Exercise details:
Send back all the data below, exactly as given.

* START Listed entries *

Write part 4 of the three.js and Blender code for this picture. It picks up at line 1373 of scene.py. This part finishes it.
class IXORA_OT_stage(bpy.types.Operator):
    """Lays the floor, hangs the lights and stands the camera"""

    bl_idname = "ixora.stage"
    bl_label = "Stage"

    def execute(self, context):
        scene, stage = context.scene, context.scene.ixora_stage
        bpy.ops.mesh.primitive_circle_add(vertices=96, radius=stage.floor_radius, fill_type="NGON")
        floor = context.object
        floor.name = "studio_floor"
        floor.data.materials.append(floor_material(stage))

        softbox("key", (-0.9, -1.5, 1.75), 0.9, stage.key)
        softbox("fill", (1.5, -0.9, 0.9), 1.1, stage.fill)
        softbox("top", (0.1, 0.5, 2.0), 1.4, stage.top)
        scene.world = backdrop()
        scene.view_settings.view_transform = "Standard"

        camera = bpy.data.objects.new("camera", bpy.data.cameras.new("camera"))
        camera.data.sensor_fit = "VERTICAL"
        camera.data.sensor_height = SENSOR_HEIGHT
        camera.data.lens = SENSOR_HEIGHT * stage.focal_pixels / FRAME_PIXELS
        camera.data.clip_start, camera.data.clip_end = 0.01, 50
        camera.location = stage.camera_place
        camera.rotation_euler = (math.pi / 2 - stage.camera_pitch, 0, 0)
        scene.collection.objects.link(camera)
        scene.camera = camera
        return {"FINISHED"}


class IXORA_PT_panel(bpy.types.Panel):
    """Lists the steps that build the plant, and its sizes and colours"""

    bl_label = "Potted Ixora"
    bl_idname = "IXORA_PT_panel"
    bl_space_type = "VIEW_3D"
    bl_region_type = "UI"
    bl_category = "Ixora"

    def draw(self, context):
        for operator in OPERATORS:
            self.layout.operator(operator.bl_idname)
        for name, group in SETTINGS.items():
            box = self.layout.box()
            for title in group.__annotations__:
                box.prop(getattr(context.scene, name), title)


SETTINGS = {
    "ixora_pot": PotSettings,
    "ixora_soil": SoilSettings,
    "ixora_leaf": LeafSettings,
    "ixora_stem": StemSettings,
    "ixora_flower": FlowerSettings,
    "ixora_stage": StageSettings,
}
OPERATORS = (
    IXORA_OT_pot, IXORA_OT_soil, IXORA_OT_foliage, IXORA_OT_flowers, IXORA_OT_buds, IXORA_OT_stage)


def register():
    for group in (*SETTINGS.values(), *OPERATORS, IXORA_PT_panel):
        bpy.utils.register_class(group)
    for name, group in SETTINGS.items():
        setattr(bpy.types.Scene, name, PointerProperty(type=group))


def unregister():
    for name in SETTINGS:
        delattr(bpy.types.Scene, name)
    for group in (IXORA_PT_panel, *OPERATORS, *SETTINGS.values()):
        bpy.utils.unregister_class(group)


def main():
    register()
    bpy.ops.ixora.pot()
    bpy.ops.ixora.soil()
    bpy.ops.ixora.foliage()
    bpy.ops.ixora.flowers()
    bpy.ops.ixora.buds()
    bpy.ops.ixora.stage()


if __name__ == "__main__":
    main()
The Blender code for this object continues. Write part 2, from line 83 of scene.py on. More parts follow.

* END Listed entries *

Answer in full:
Write part 4 of the three.js and Blender code for this picture. It picks up at line 1373 of scene.py. This part finishes it.
class IXORA_OT_stage(bpy.types.Operator):
    """Lays the floor, hangs the lights and stands the camera"""

    bl_idname = "ixora.stage"
    bl_label = "Stage"

    def execute(self, context):
        scene, stage = context.scene, context.scene.ixora_stage
        bpy.ops.mesh.primitive_circle_add(vertices=96, radius=stage.floor_radius, fill_type="NGON")
        floor = context.object
        floor.name = "studio_floor"
        floor.data.materials.append(floor_material(stage))

        softbox("key", (-0.9, -1.5, 1.75), 0.9, stage.key)
        softbox("fill", (1.5, -0.9, 0.9), 1.1, stage.fill)
        softbox("top", (0.1, 0.5, 2.0), 1.4, stage.top)
        scene.world = backdrop()
        scene.view_settings.view_transform = "Standard"

        camera = bpy.data.objects.new("camera", bpy.data.cameras.new("camera"))
        camera.data.sensor_fit = "VERTICAL"
        camera.data.sensor_height = SENSOR_HEIGHT
        camera.data.lens = SENSOR_HEIGHT * stage.focal_pixels / FRAME_PIXELS
        camera.data.clip_start, camera.data.clip_end = 0.01, 50
        camera.location = stage.camera_place
        camera.rotation_euler = (math.pi / 2 - stage.camera_pitch, 0, 0)
        scene.collection.objects.link(camera)
        scene.camera = camera
        return {"FINISHED"}


class IXORA_PT_panel(bpy.types.Panel):
    """Lists the steps that build the plant, and its sizes and colours"""

    bl_label = "Potted Ixora"
    bl_idname = "IXORA_PT_panel"
    bl_space_type = "VIEW_3D"
    bl_region_type = "UI"
    bl_category = "Ixora"

    def draw(self, context):
        for operator in OPERATORS:
            self.layout.operator(operator.bl_idname)
        for name, group in SETTINGS.items():
            box = self.layout.box()
            for title in group.__annotations__:
                box.prop(getattr(context.scene, name), title)


SETTINGS = {
    "ixora_pot": PotSettings,
    "ixora_soil": SoilSettings,
    "ixora_leaf": LeafSettings,
    "ixora_stem": StemSettings,
    "ixora_flower": FlowerSettings,
    "ixora_stage": StageSettings,
}
OPERATORS = (
    IXORA_OT_pot, IXORA_OT_soil, IXORA_OT_foliage, IXORA_OT_flowers, IXORA_OT_buds, IXORA_OT_stage)


def register():
    for group in (*SETTINGS.values(), *OPERATORS, IXORA_PT_panel):
        bpy.utils.register_class(group)
    for name, group in SETTINGS.items():
        setattr(bpy.types.Scene, name, PointerProperty(type=group))


def unregister():
    for name in SETTINGS:
        delattr(bpy.types.Scene, name)
    for group in (IXORA_PT_panel, *OPERATORS, *SETTINGS.values()):
        bpy.utils.unregister_class(group)


def main():
    register()
    bpy.ops.ixora.pot()
    bpy.ops.ixora.soil()
    bpy.ops.ixora.foliage()
    bpy.ops.ixora.flowers()
    bpy.ops.ixora.buds()
    bpy.ops.ixora.stage()


if __name__ == "__main__":
    main()
The Blender code for this object continues. Write part 2, from line 83 of scene.py on. More parts follow.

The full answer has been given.